## Provided material
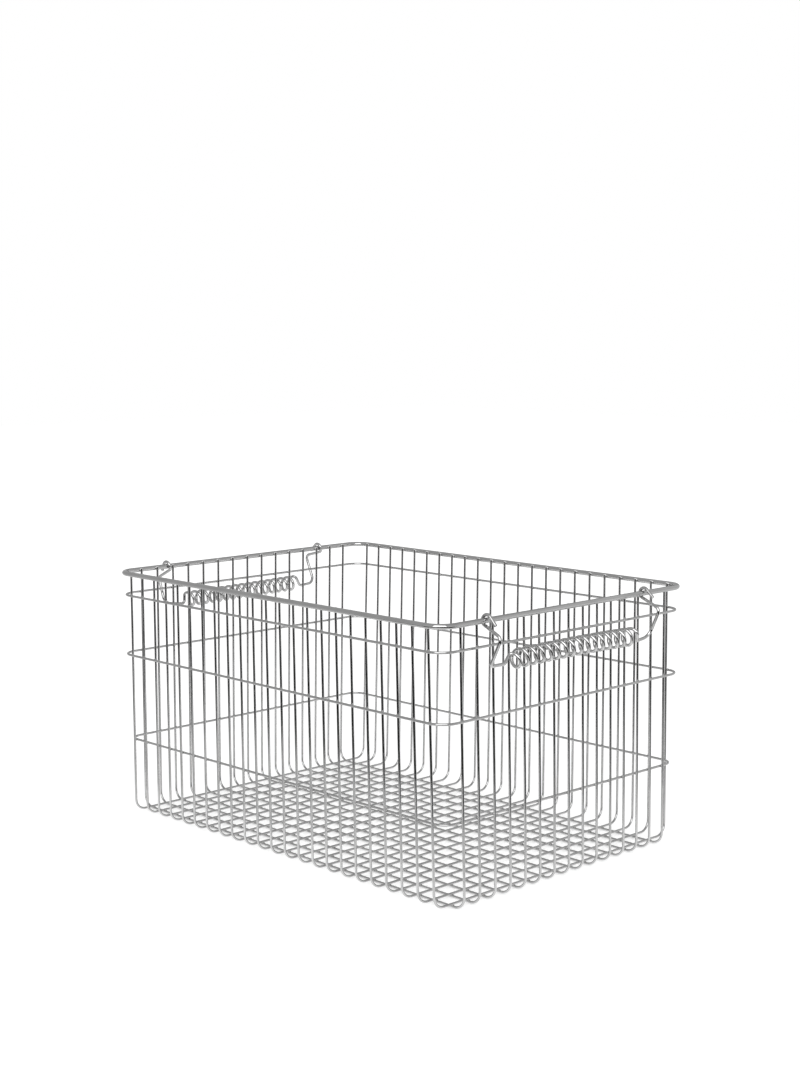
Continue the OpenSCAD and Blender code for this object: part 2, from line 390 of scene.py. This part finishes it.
# Bright nickel on hard-drawn spring wire: the smoothest and palest gloss of the basket.
handle_nickel = nickel_plate(
    "bright_nickel_handle", pale="#cdcdcd", deep="#c1c1c1", cloud_mm=20, line_mm=(2.5, 2.5, 2.5),
    smooth=0.05, dull=0.12, dent_mm=0.004)

coil = coil_wire(
    start_y=-0.085, end_y=0.0723, start_turn=12, end_turn=40, radii=(0.0049, 0.0074, 0.0073),
    sag=lambda y: 0.0013 - 0.0013 * ((y + 0.02) / 0.09) ** 2)
near_leg = hooked_leg(
    y_top=-0.1079, y_low=-0.1093, hook_rise=0.00025, tail_length=0.0095, tail_slope=47,
    corners=[
        (0.0184, -0.1096, -0.0128), (0.0072, -0.1108, -0.0377), (0.0082, -0.0947, -0.0375),
        run_on(coil[0], coil[1], 0.0032), coil[0]],
    bends=[0.0045, 0.003, 0.0045, 0.003])
far_leg = hooked_leg(
    y_top=0.1006, y_low=0.0998, hook_rise=0.00025, tail_length=0.0098, tail_slope=43,
    corners=[
        (0.0202, 0.0986, -0.0123), (0.0086, 0.0982, -0.0384), (0.0095, 0.0789, -0.0403),
        run_on(coil[-1], coil[-2], 0.003), coil[-1]],
    bends=[0.0045, 0.009, 0.003, 0.003])
right_side = Matrix.Translation((rim_half_x, 0, rim_z))
right_line = [right_side @ point for point in near_leg + coil[1:-1] + far_leg[::-1]]
right_bail = round_wire("right_bail", right_line, handle_wire)
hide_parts("handle_right")
finish_piece(right_bail, handle_nickel, "right_handle")

coil = coil_wire(
    start_y=-0.0738, end_y=0.0695, start_turn=15, end_turn=-25, radii=(0.0069, 0.0069, 0.0067),
    sag=lambda y: -0.0017 - 0.014 * y)
far_leg = hooked_leg(
    y_top=-0.1015, y_low=-0.1033, hook_rise=0, tail_length=0.0095, tail_slope=45,
    corners=[
        (0.022, -0.1033, -0.0102), (0.0086, -0.103, -0.0389), (0.0082, -0.0819, -0.0402),
        run_on(coil[0], coil[1], 0.004), coil[0]],
    bends=[0.0045, 0.0085, 0.0045, 0.0035])
near_leg = hooked_leg(
    y_top=0.1022, y_low=0.1, hook_rise=0, tail_length=0.007, tail_slope=68,
    corners=[
        (0.0172, 0.0996, -0.013), (0.0082, 0.0996, -0.039), (0.0107, 0.0728, -0.0430),
        (0.0107, 0.0723, -0.0300), coil[-1]],
    bends=[0.0045, 0.008, 0.0034, 0.0032])
left_side = Matrix.Translation((-rim_half_x, 0, rim_z)) @ Matrix.Rotation(math.pi, 4, "Z")
left_line = [left_side @ point for point in far_leg + coil[1:-1] + near_leg[::-1]]
left_bail = round_wire("left_bail", left_line, handle_wire)
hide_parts("handle_left")
finish_piece(left_bail, handle_nickel, "left_handle")


# Table: a matt white painted top that the basket stands on. It stays white behind the basket
# and keeps a faint shadow, and the wires mirror it a little darker than the camera sees it.
# Right under the basket the wires mirror it brighter: a painted glow that only reflections show,
# which lifts the shade on the floor wires' lower sides.
bpy.ops.mesh.primitive_plane_add(size=12, location=(0, 0, -0.0002))
table = bpy.context.object
table.name = "table"
table_top = bpy.data.materials.new("matt_white_paint")
table_top.use_nodes = True
table_top.node_tree.nodes.clear()
spot = add_node(table_top, "TexCoord")
away = add_node(
    table_top, "VectorMath", {"operation": "LENGTH"}, {0: spot.outputs["Object"]}).outputs["Value"]
ray = add_node(table_top, "LightPath").outputs
white_lift = add_node(
    table_top, "MapRange", {"From Min": 0.3, "From Max": 2.0, "To Min": 0.4, "To Max": 0.5},
    {"Value": away})
straight = add_node(
    table_top, "Math", {"operation": "MAXIMUM"},
    {0: ray["Is Camera Ray"], 1: ray["Is Transmission Ray"]})
lifted_rays = add_node(
    table_top, "Math", {"operation": "MULTIPLY_ADD", 1: 0.15},
    {0: ray["Is Glossy Ray"], 2: straight.outputs["Value"]})
# Painted light: within 0.29 to 0.36 m of the middle, mirrored rays see an extra glow that lightens
# the floor wires.
glow_under_basket_painted = add_node(
    table_top, "MapRange", {"From Min": 0.29, "From Max": 0.36, "To Min": 0.42, "To Max": 0},
    {"Value": away})
painted_reflection_glow = add_node(
    table_top, "Math", {"operation": "MULTIPLY"},
    {0: glow_under_basket_painted.outputs["Result"], 1: ray["Is Glossy Ray"]})
seen = add_node(table_top, "Math", {"operation": "MULTIPLY_ADD"}, {
    0: lifted_rays.outputs["Value"], 1: white_lift.outputs["Result"],
    2: painted_reflection_glow.outputs["Value"]})
glow = add_node(
    table_top, "Emission", {"Color": linear("#ffffff")}, {"Strength": seen.outputs["Value"]})
paint = add_node(table_top, "BsdfDiffuse", {"Color": linear("#f4f4f4")})
both = add_node(
    table_top, "AddShader", links={0: paint.outputs["BSDF"], 1: glow.outputs["Emission"]})
add_node(table_top, "OutputMaterial", links={"Surface": both.outputs["Shader"]})
table.data.materials.append(table_top)


# Room: plain painted walls and a ceiling round the table, a dark floor beyond its edge and
# one large soft box behind the camera. They are flat cards that only the wires' gloss shows.
# A grey card lying on the table at the front left is painted shade: it darkens the mirrored table.
table_edge, front_edge, wall_height = 0.46, -0.52, 2.4
floor_level, shade_card_level = 0.0006, 0.0004
lying, across_x, across_y = (0, 0, 0), (90, 0, 90), (90, 0, 0)


def mirrored_card(name, colour, width, height, place, turn, strength=1.0):
    bpy.ops.mesh.primitive_plane_add(
        size=1, location=place, rotation=[math.radians(a) for a in turn])
    card = bpy.context.object
    card.name = name
    card.scale = (width, height, 1)
    cloth = bpy.data.materials.new(name + "_cloth")
    cloth.use_nodes = True
    cloth.node_tree.nodes.clear()
    tint = add_node(cloth, "Emission", {"Color": linear(colour), "Strength": strength})
    add_node(cloth, "OutputMaterial", links={"Surface": tint.outputs["Emission"]})
    card.data.materials.append(cloth)
    for unseen_by in ("camera", "diffuse", "shadow", "transmission", "volume_scatter"):
        setattr(card, "visible_" + unseen_by, False)
    card.select_set(False)


mirrored_card("dark_floor", "#121212", 3.5, 4, (table_edge + 1.75, -1.8, floor_level), lying)
mirrored_card(
    "front_floor", "#161616", 0.86, 2, (table_edge - 0.43, front_edge - 1, floor_level), lying)
# Painted shade: a grey card on the table, seen only in the wires' gloss, darkens the table's
# reflection at the front left.
mirrored_card("front_shade_card", "#c8c8c8", 2.1, 2, (-0.95, -1.25, shade_card_level), lying)
mirrored_card("dark_skirt", "#141414", 2.2, 0.52, (1.81, -1.63, 0.26), (90, 0, 46))
mirrored_card(
    "soft_box", "#ffffff", 2.2, 2, (1.36, -1.3, 1.42), (90, 0, 29), strength=2.8)
half_up = wall_height / 2
mirrored_card("left_wall", "#b9b9b9", 6, wall_height, (-1.5, 0, half_up), across_x)
mirrored_card("back_left_wall", "#a6a6a6", 2.7, wall_height, (-1.65, 1.7, half_up), across_y)
mirrored_card("back_right_wall", "#d4d4d4", 3.3, 1.7, (1.35, 1.7, 0.85), across_y)
mirrored_card("front_wall", "#c6c6c6", 6, wall_height, (0, -2.3, half_up), across_y)
mirrored_card("right_wall", "#d0d0d0", 6, wall_height, (2.9, 0, half_up + 0.35), across_x)
mirrored_card("ceiling", "#bababa", 6.4, 6.4, (0, 0, wall_height), lying)

# The air is white to every straight and mirrored ray and lights the table at a plain level.
world = bpy.data.worlds.new("room")
bpy.context.scene.world = world
world.use_nodes = True
world.node_tree.nodes.clear()
world_rays = add_node(world, "LightPath").outputs
level = add_node(
    world, "MapRange", {"To Min": 1.0, "To Max": 0.8}, {"Value": world_rays["Is Diffuse Ray"]})
air = add_node(
    world, "Background", {"Color": linear("#ffffff")}, {"Strength": level.outputs["Result"]})
add_node(world, "OutputWorld", links={"Surface": air.outputs["Background"]})

bpy.ops.object.light_add(type="AREA", location=(1.25, -1.6, 0.8))
lamp = bpy.context.object
lamp.name = "soft_lamp"
lamp.data.shape = "RECTANGLE"
lamp.data.size, lamp.data.size_y = 1.3, 0.75
lamp.data.energy = 6
lamp_target = Vector((0.1, 0, 0.2))
lamp.rotation_euler = (lamp_target - lamp.location).to_track_quat("-Z", "Y").to_euler()

# Camera: its place, turn and lens were fitted to the photograph.
bpy.ops.object.camera_add(
    location=(1.20941, -1.15710, 0.49025),
    rotation=[math.radians(a) for a in (83.09565, 0.12605, 46.01424)])
camera = bpy.context.object
camera.data.sensor_fit = "HORIZONTAL"
camera.data.sensor_width = 36
camera.data.lens = 79.058
camera.data.clip_start, camera.data.clip_end = 0.05, 50
bpy.context.scene.camera = camera
bpy.context.scene.view_settings.view_transform = "Standard"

## Work required
Restate word for word only the lines running from the beginning of the data to the line holding "smooth=0.05, dull=0.12, dent_mm=0.004)", both included.

## Answer for the task
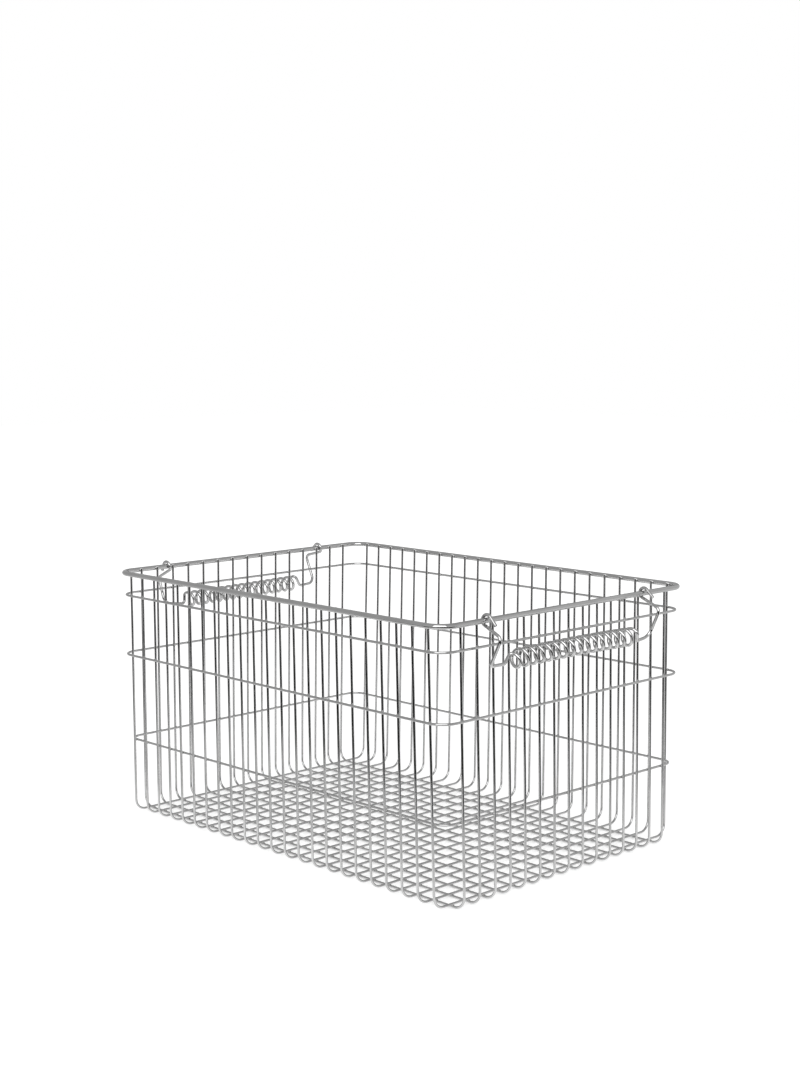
Continue the OpenSCAD and Blender code for this object: part 2, from line 390 of scene.py. This part finishes it.
# Bright nickel on hard-drawn spring wire: the smoothest and palest gloss of the basket.
handle_nickel = nickel_plate(
    "bright_nickel_handle", pale="#cdcdcd", deep="#c1c1c1", cloud_mm=20, line_mm=(2.5, 2.5, 2.5),
    smooth=0.05, dull=0.12, dent_mm=0.004)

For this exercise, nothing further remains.